On a tiny strip on the corner of Rhodes and Wilson, sits a row of restaurants where it's hard to distinguish where one ends and the other begins. After walking up and down the sidewalk, taking peeks at diners' plates, we took a seat at Village Bistro. I sipped a glass of cabernet sauvignon while Que quenched her thirst with ginger ale as we relaxed under the setting sun.
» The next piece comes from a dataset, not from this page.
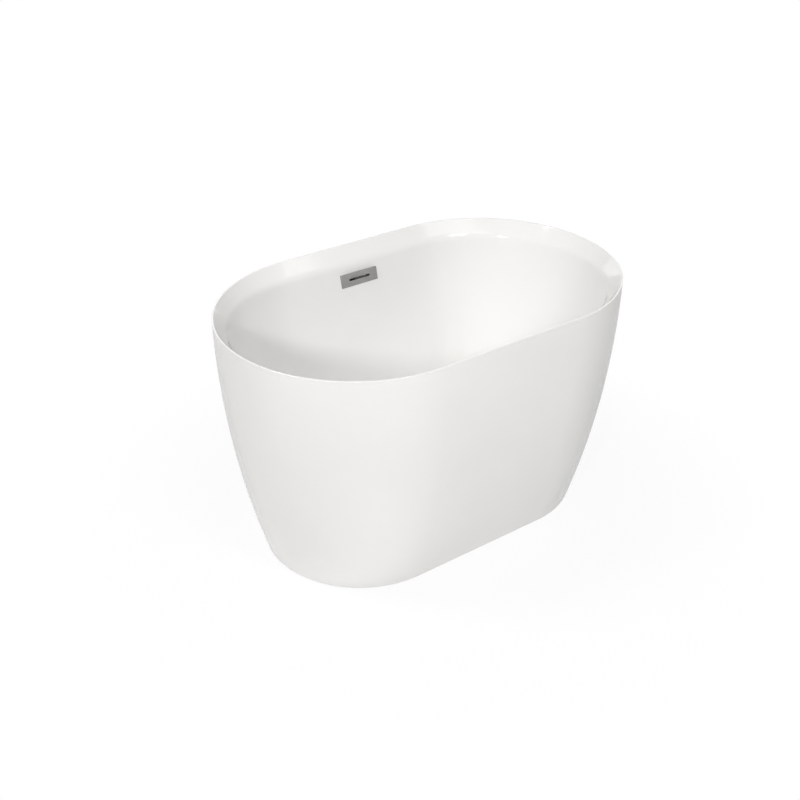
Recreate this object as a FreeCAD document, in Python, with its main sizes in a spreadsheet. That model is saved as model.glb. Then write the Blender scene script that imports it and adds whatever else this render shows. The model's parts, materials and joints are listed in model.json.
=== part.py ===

We started off with an appetizer of portobello mushrooms, artichokes, and sun dried tomatoes in a red wine sauce. Earthy, slightly sweet and tangy, it was a perfect way to awaken my taste buds. Also perfect as a topping on the complimentary french baguette. And let me tell you a little about this baguette and its friend, the butter. The bread had a crispy crust and a soft chewy middle; and the butter, oh the butter. Softened to perfection, it was heavenly as I spread the creaminess on a piece of baguette and popped it in my mouth. Another basket please! Definitely the highlight of my meal.

For the entree, I had the grilled scallops with pesto and navy beans. The pesto complimented the beans quite well which was surprisingly pleasant. The scallops, on the other hand, tasted like they had been sitting in the walk-in for a couple of days, definitely not the catch of the day, but cooked well with a nice seared crust. The sauce I assume was a red wine reduction with light cream splashed across the top.

Que had the New York Strip steak topped with sauteed mushrooms served with mashed potatoes and vegetables. The steak was good and tender despite it being cooked well done. The mashed potatoes almost tasted like it came from a box. (I could be wrong.) The vegetables looked fresh enough. Right, I almost forgot, and kudos to our server who was funny, witty, and sarcastic, which made our dining experience enjoyable.

Finally, the raspberry sorbet. Cool, tart, rich and just right to end the meal. The clouds loomed over hinting at a storm but yet another perfect spring day.